Collected material:
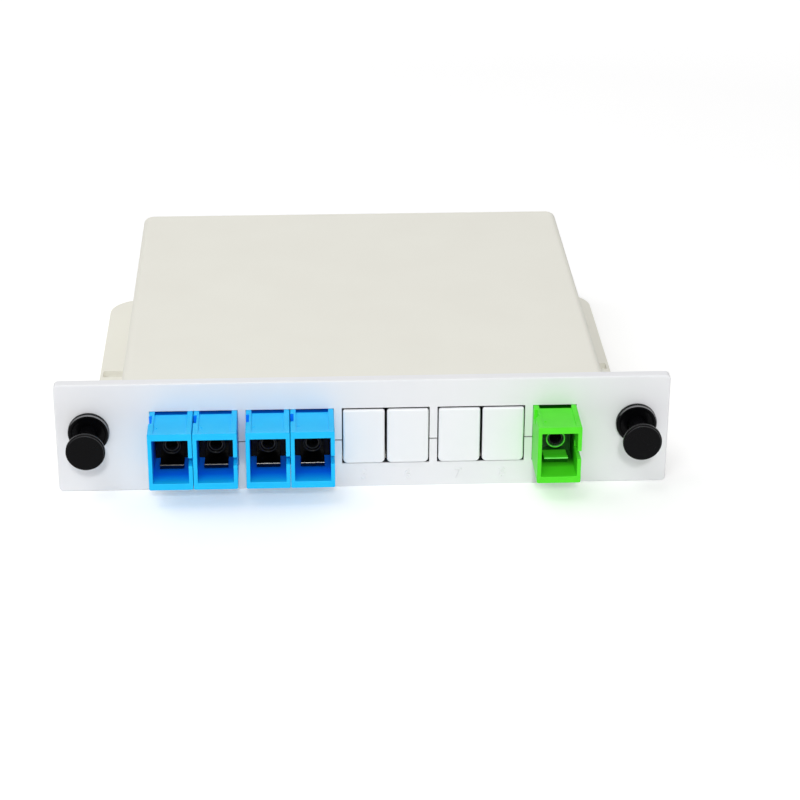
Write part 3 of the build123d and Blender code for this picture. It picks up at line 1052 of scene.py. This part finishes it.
    def latch_moulding(self) -> Item:
        """Shapes the inner moulding: plate, two hooked arms and the sleeve's tube.

        Returns:
            The moulding.
        """
        mouth_w = self.width / 2 - self.side - self.plate_gap
        mouth_h = self.height / 2 - self.floor - self.plate_gap
        front = self.middle - self.plate
        plate = self.block_at((-mouth_w, mouth_w), (front, self.middle), (-mouth_h, mouth_h))
        bore = [
            (self.middle + PAST, 0.0), (self.middle + PAST, self.plate_bore),
            (front - PAST, self.plate_bore), (front - PAST, 0.0),
        ]
        combine(plate, [turned(bore, self.x, self.z, self.bore_facets)], "DIFFERENCE")
        length, flat, rise = self.hook
        inner, outer = self.arm_inside, self.arm_inside + self.arm_thickness
        side = (
            (self.arm_root, inner), (self.arm_tip - length, inner),
            (self.arm_tip - length, inner - rise), (self.arm_tip - flat, inner - rise),
            (self.arm_tip, inner - rise + self.glint), (self.arm_tip - self.undercut, outer),
            (self.arm_root, outer),
        )
        parts = [
            prism(
                [(self.middle - y, self.z + up * z) for y, z in side],
                self.x - self.arm_width / 2, self.x + self.arm_width / 2,
            )
            for up in (-1, 1)
        ]
        root, end = self.middle - self.tube_root, self.middle - self.tube_end
        ease, lead = self.tube_ease, self.tube_lead
        tube = [(root, self.tube_bore), (root, self.tube_radius)]
        tube += arc(end + ease, self.tube_radius - ease, ease, 90, 180, self.rounding)
        tube += arc(end + lead, self.tube_lip_bore + lead, lead, 180, 270, self.rounding)
        tube += [(end + self.tube_lip, self.tube_lip_bore), (end + self.tube_lip, self.tube_bore)]
        parts.append(turned(tube, self.x, self.z, self.tube_facets))
        combine(plate, parts, "UNION")
        soften(plate, self.arm_edge)
        # Painted shade under the arms' tips and in the tube's lead-in.
        mark_faces(plate, self.shaded_end)
        return plate

    def shaded_end(self, middle: Vector, normal: Vector) -> float:
        """Gives the painted shade of the faces under the arms' tips and in the tube's lead-in.

        Args:
            middle: The face's middle.
            normal: The way it faces.

        Returns:
            The accent's share.
        """
        at_tip = middle.y < self.middle - self.arm_tip + self.undercut + self.tip_shade
        outward = normal.z * math.copysign(1.0, middle.z - self.z)
        under = at_tip and outward > self.tip_slope and normal.y < -self.tip_slope
        radius = math.hypot(middle.x - self.x, middle.z - self.z)
        in_tube = radius < self.tube_lip_bore + self.tube_lead
        return float(under or (in_tube and middle.y < self.middle - self.tube_shade))

    def build(self, palette: Palette) -> None:
        """Makes the adapter's pieces.

        Args:
            palette: The materials.
        """
        for shape, name, start in (
            (self.housing, "adapter_housing", "adapter"),
            (self.latch_moulding, "latch_arms", "front_holder"),
        ):
            node = f"{start}_{self.port}"
            adopt(
                shape(), f"{name}_{self.port}", node_slot(node), Body.ROOT, palette, (node,)
            )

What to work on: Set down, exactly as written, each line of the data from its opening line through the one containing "the sleeve's tube.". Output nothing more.

Correct response:
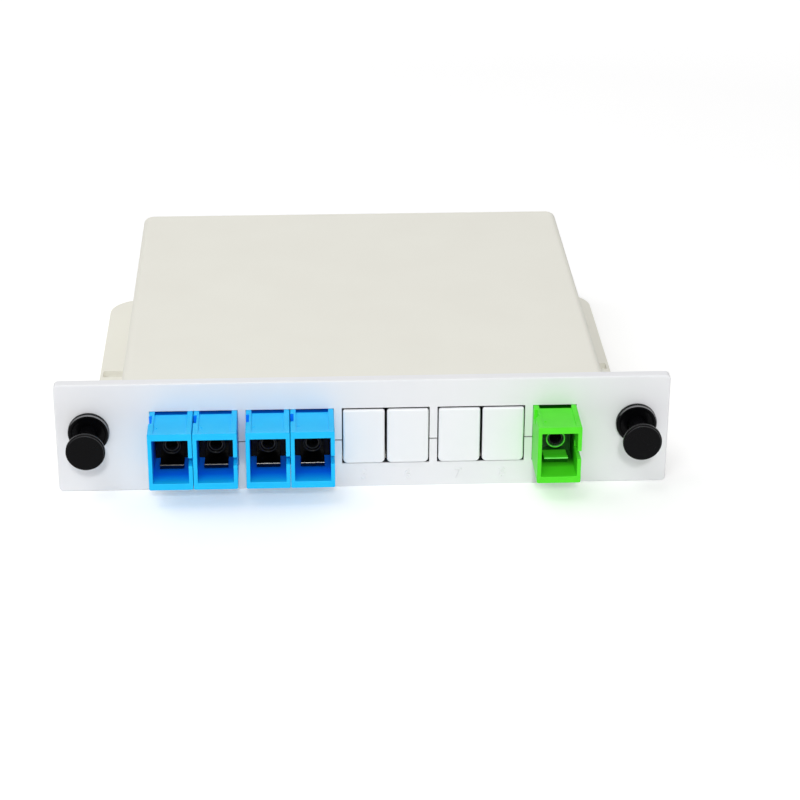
Write part 3 of the build123d and Blender code for this picture. It picks up at line 1052 of scene.py. This part finishes it.
    def latch_moulding(self) -> Item:
        """Shapes the inner moulding: plate, two hooked arms and the sleeve's tube.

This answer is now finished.